(Object modeling scripts)
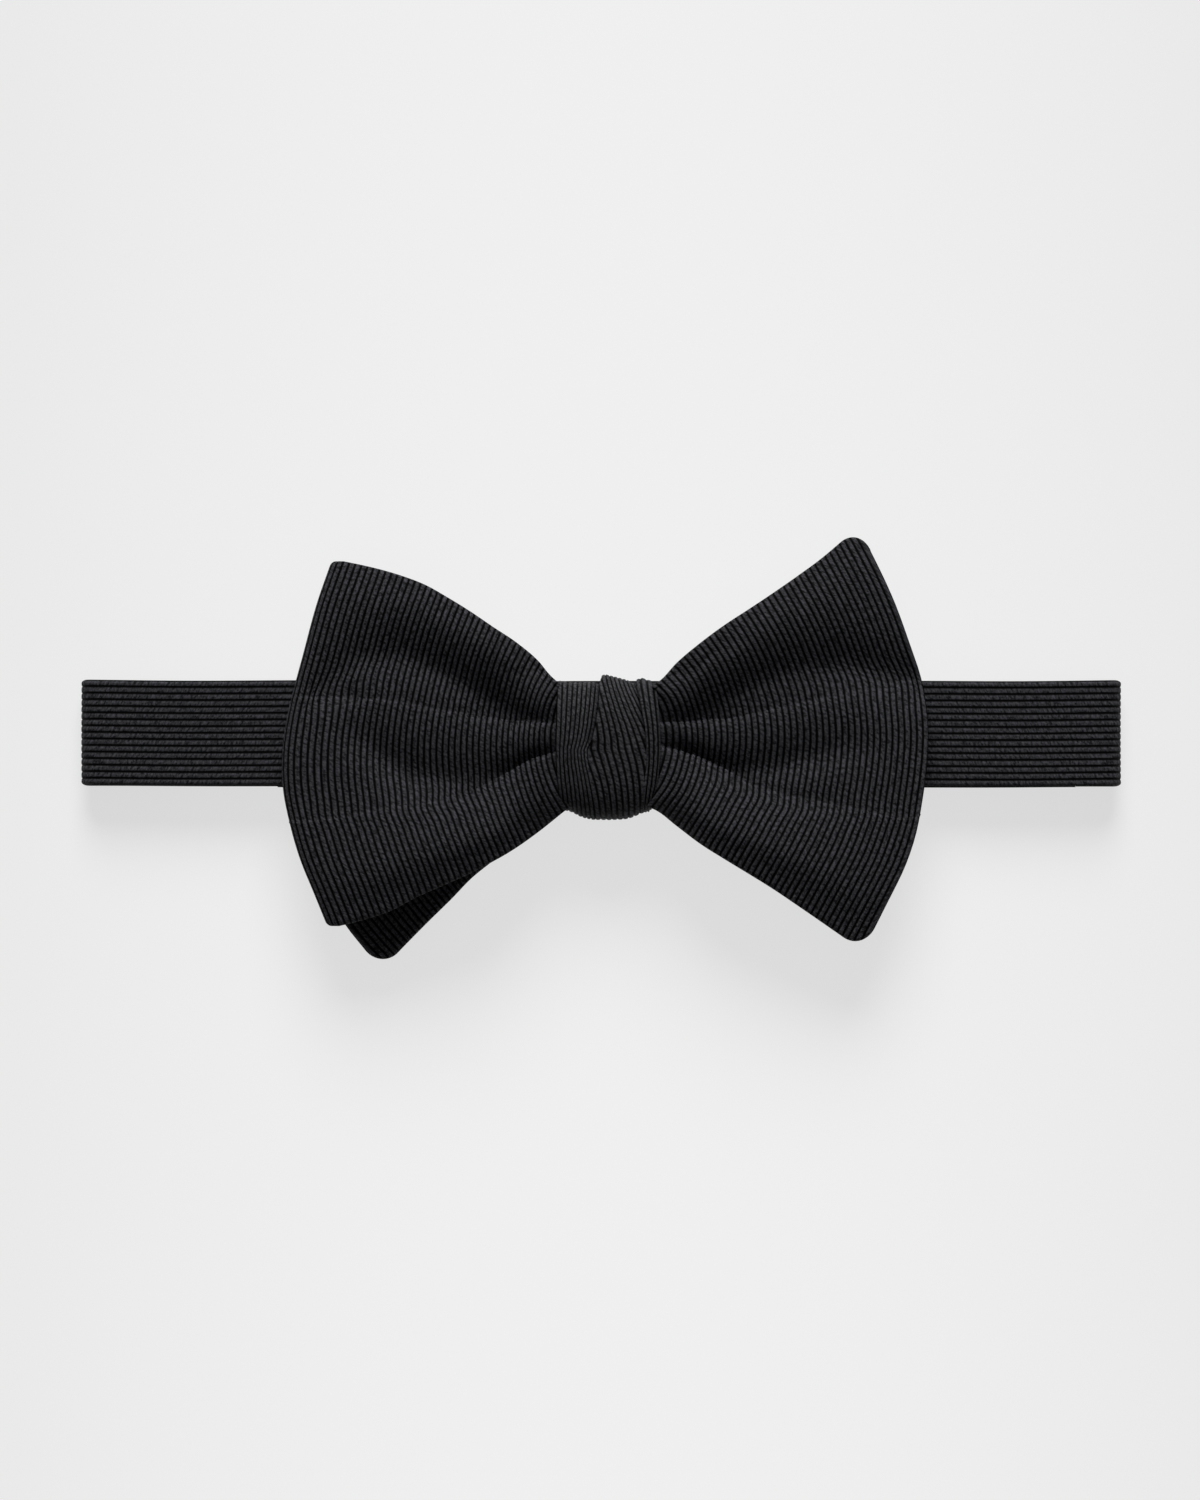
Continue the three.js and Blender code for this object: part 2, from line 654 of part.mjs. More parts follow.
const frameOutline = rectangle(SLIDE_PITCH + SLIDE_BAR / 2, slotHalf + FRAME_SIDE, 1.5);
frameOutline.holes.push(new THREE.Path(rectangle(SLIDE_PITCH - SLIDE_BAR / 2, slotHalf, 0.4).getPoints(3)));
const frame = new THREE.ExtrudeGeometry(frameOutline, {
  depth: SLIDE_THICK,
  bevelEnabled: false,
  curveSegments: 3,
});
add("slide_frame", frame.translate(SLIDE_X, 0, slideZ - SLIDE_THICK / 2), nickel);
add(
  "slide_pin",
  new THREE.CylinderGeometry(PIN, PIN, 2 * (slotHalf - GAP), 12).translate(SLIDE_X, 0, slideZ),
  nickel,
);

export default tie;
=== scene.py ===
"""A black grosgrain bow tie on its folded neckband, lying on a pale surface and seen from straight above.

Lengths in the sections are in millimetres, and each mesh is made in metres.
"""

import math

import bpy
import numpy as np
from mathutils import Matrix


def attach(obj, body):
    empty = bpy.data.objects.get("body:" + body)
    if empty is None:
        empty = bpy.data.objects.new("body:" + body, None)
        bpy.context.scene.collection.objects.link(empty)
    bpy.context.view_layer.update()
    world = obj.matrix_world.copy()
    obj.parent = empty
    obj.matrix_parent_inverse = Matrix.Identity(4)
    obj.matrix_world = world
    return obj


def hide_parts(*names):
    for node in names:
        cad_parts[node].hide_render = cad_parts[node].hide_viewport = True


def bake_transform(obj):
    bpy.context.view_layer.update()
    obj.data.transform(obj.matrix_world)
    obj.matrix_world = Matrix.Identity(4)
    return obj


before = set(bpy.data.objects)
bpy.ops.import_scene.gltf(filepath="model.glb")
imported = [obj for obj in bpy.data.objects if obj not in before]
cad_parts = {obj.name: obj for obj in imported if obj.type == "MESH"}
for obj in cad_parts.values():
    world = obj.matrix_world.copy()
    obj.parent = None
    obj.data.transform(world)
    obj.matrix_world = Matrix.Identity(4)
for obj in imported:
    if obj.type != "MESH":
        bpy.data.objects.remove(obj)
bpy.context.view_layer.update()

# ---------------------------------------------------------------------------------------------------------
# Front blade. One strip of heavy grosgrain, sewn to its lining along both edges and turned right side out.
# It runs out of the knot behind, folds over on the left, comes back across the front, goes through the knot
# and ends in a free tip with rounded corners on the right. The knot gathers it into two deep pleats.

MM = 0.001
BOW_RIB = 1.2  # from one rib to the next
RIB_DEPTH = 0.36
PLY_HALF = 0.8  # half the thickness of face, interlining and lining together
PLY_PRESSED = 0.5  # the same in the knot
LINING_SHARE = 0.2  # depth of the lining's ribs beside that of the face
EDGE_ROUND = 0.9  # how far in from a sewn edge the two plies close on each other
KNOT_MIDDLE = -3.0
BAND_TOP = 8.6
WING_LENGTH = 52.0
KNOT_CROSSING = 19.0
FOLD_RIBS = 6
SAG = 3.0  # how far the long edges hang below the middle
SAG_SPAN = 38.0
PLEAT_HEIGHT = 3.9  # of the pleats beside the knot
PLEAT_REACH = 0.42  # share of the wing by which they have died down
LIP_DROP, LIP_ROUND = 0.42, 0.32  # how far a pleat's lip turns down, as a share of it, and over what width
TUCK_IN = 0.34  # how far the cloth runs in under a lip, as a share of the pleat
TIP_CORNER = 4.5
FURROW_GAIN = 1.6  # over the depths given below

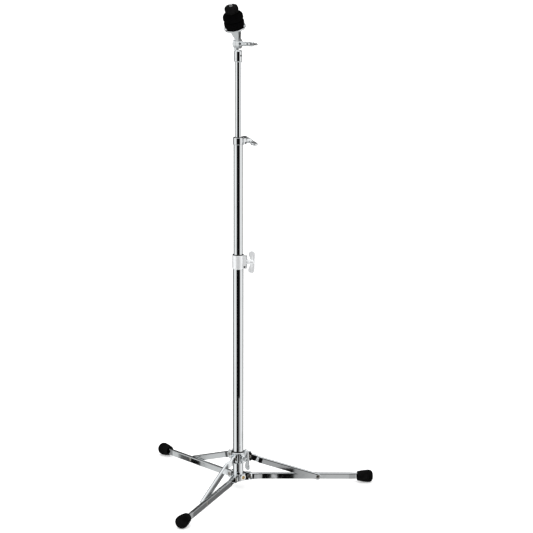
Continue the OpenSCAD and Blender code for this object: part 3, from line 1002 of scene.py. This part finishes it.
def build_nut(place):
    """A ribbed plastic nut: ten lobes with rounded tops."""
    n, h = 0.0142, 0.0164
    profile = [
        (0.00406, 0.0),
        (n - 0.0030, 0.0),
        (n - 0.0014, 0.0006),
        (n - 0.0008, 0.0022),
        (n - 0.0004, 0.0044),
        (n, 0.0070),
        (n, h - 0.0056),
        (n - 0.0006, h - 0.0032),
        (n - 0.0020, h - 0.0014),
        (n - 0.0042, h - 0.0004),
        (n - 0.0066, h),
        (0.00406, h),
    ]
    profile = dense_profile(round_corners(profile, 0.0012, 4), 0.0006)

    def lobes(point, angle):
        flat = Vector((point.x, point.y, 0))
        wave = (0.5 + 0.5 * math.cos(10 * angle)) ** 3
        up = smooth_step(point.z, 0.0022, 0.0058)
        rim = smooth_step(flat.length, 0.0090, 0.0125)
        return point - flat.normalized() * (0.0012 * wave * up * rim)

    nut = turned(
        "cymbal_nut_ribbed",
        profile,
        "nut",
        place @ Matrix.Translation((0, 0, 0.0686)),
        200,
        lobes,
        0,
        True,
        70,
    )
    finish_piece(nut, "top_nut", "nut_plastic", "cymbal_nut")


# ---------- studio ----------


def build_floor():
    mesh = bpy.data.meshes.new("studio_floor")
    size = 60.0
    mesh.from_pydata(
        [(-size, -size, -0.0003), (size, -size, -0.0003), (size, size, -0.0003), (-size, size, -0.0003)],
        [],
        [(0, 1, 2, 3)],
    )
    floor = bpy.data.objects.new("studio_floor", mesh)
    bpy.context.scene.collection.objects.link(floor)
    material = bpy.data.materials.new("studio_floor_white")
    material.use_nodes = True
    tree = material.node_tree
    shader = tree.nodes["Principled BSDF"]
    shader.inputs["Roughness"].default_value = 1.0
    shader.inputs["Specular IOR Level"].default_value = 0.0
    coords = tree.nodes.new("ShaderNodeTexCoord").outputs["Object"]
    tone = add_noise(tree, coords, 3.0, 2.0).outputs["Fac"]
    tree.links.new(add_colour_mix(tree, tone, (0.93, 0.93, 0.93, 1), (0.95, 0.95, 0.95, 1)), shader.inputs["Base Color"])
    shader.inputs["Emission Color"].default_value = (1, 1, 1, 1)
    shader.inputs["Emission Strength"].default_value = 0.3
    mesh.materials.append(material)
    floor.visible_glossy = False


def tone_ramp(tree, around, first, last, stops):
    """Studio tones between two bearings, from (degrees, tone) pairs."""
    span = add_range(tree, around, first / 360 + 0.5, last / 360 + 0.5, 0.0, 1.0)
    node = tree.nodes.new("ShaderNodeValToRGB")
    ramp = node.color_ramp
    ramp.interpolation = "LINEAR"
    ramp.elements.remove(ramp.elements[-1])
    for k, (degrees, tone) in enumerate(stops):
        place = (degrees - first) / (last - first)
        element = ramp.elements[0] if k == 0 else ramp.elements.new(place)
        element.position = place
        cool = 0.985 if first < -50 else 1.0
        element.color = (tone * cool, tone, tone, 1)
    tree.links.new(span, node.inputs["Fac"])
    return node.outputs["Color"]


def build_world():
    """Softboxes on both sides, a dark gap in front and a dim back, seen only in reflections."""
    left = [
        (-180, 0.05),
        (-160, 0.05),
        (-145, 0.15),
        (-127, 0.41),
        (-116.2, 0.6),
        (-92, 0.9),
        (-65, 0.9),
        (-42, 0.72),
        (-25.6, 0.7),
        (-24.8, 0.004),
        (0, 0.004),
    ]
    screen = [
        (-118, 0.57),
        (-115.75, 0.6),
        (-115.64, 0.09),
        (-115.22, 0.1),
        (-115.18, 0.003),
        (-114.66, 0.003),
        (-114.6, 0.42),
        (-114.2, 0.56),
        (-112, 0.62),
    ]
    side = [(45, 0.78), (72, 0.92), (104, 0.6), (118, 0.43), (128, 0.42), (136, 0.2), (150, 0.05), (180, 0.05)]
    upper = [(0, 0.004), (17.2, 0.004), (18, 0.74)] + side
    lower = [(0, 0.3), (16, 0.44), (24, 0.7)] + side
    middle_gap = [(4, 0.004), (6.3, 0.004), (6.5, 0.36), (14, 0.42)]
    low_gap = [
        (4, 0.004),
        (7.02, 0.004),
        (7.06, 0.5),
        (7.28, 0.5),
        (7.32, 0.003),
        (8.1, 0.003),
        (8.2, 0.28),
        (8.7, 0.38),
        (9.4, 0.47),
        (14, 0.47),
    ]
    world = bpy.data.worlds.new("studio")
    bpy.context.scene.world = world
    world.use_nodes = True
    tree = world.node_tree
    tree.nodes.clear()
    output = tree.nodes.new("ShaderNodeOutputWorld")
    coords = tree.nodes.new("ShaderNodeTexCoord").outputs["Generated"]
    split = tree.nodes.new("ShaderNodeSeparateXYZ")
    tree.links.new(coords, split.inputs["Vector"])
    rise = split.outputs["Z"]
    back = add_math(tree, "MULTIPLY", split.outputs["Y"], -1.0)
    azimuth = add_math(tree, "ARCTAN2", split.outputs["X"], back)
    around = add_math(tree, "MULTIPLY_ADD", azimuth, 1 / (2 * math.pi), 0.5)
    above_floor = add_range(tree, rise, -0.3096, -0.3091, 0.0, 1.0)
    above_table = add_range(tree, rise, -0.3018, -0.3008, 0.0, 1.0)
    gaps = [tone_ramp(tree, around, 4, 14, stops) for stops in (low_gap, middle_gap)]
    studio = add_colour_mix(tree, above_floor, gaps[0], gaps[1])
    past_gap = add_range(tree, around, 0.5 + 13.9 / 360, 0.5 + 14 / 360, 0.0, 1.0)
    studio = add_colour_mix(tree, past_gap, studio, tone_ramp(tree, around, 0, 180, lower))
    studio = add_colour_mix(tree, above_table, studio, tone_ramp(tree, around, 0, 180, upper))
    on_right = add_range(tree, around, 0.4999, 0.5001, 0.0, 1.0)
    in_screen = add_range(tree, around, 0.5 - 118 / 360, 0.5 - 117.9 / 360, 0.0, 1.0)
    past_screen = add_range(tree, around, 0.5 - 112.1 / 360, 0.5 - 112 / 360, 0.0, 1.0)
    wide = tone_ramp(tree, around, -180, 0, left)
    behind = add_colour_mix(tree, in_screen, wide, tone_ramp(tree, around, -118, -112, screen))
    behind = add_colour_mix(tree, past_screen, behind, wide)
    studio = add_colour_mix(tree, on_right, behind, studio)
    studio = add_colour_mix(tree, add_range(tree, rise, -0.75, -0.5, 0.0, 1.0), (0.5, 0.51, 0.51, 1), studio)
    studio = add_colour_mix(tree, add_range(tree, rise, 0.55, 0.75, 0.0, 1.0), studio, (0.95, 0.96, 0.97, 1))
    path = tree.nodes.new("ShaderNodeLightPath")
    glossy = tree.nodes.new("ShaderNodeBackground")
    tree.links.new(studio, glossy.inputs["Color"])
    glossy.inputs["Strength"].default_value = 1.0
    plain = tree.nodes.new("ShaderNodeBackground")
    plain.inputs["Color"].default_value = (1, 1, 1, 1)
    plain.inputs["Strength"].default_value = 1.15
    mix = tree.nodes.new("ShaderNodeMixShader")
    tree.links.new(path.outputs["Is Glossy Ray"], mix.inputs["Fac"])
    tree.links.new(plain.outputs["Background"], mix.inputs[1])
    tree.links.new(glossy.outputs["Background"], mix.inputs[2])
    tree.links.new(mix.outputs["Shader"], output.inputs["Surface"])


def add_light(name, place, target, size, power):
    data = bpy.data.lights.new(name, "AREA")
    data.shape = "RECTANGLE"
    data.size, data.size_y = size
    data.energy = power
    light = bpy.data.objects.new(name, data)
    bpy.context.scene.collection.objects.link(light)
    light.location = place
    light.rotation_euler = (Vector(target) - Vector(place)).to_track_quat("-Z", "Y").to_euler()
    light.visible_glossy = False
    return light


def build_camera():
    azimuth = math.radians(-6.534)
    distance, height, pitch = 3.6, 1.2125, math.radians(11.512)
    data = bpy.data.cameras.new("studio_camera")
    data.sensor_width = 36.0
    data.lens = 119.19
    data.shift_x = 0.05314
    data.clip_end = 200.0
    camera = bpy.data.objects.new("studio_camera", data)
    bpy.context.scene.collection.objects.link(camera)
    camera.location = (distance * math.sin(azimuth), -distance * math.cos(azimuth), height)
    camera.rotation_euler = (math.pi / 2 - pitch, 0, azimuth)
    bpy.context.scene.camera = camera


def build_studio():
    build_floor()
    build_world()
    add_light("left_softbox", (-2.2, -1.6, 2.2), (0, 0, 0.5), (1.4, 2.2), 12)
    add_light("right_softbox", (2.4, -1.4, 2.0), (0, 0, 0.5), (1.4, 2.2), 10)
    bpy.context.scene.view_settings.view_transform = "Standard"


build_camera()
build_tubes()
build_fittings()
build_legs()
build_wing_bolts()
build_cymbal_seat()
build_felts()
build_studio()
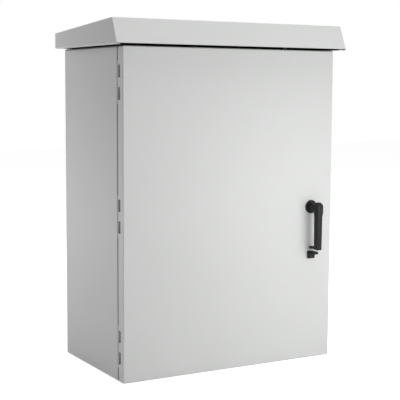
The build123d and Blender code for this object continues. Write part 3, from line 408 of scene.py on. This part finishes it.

Written instruction »
Output only the lines from the top of the entries through the one holding "from straight above.", copied exactly.

Worked answer »
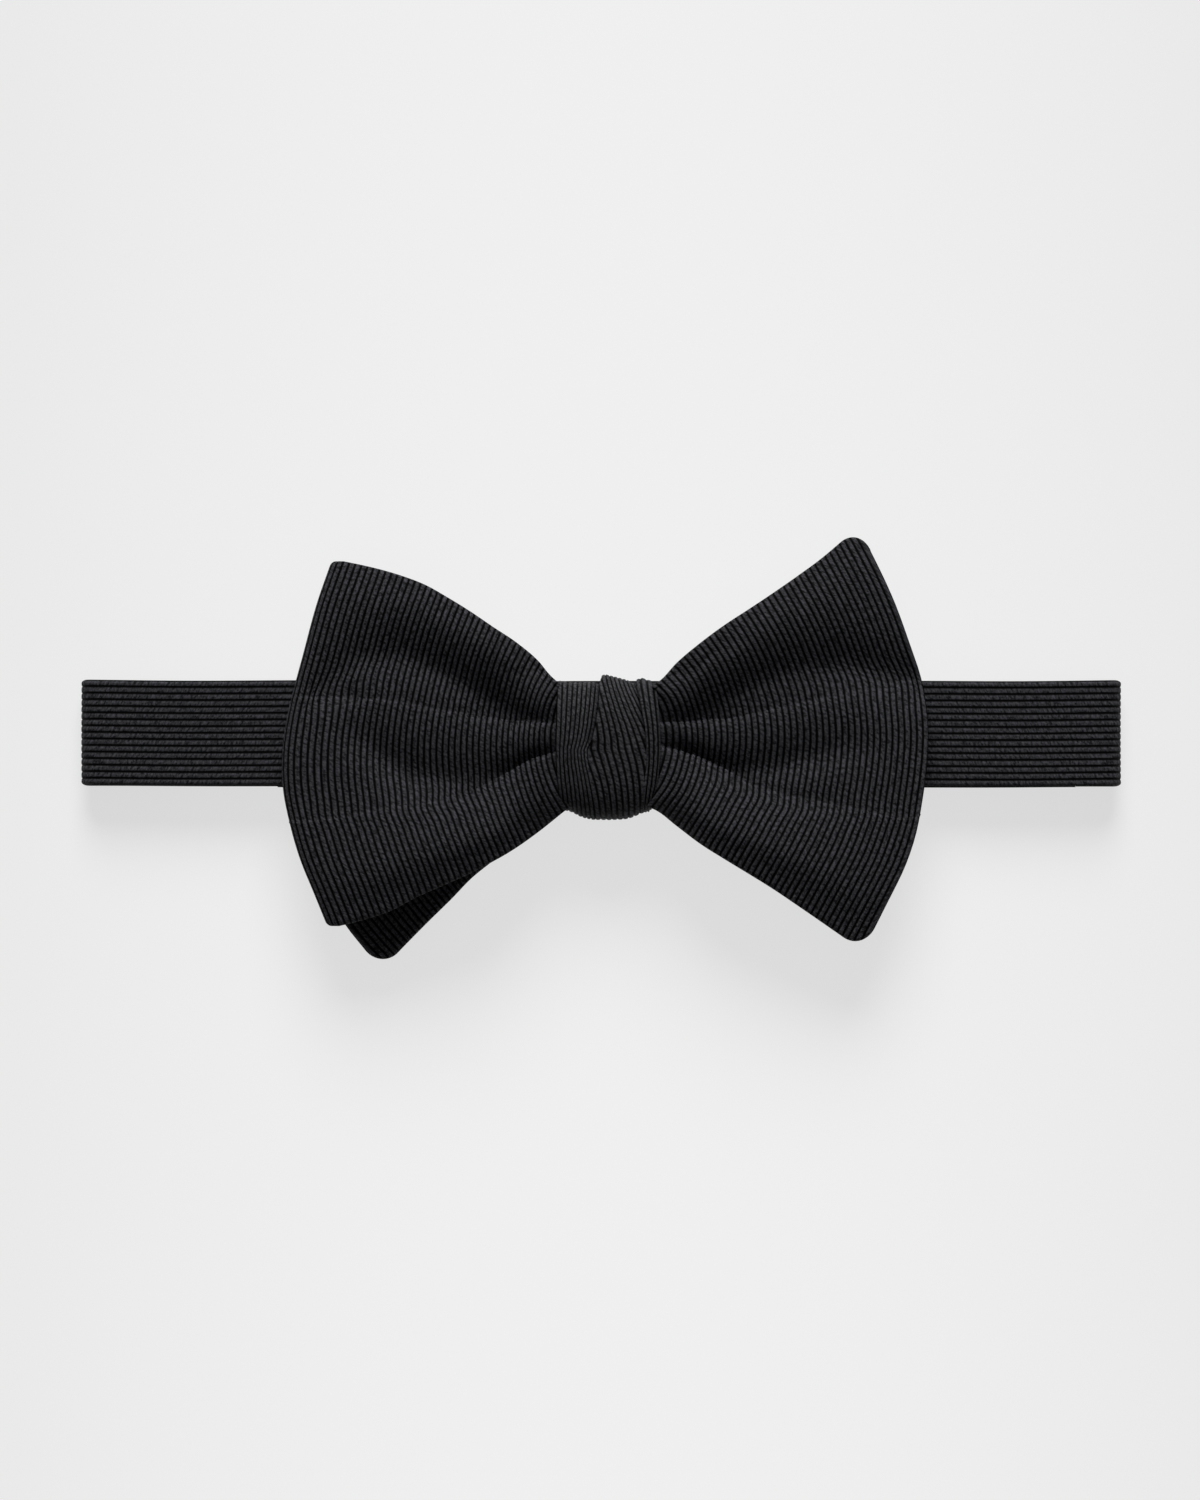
Continue the three.js and Blender code for this object: part 2, from line 654 of part.mjs. More parts follow.
const frameOutline = rectangle(SLIDE_PITCH + SLIDE_BAR / 2, slotHalf + FRAME_SIDE, 1.5);
frameOutline.holes.push(new THREE.Path(rectangle(SLIDE_PITCH - SLIDE_BAR / 2, slotHalf, 0.4).getPoints(3)));
const frame = new THREE.ExtrudeGeometry(frameOutline, {
  depth: SLIDE_THICK,
  bevelEnabled: false,
  curveSegments: 3,
});
add("slide_frame", frame.translate(SLIDE_X, 0, slideZ - SLIDE_THICK / 2), nickel);
add(
  "slide_pin",
  new THREE.CylinderGeometry(PIN, PIN, 2 * (slotHalf - GAP), 12).translate(SLIDE_X, 0, slideZ),
  nickel,
);

export default tie;
=== scene.py ===
"""A black grosgrain bow tie on its folded neckband, lying on a pale surface and seen from straight above.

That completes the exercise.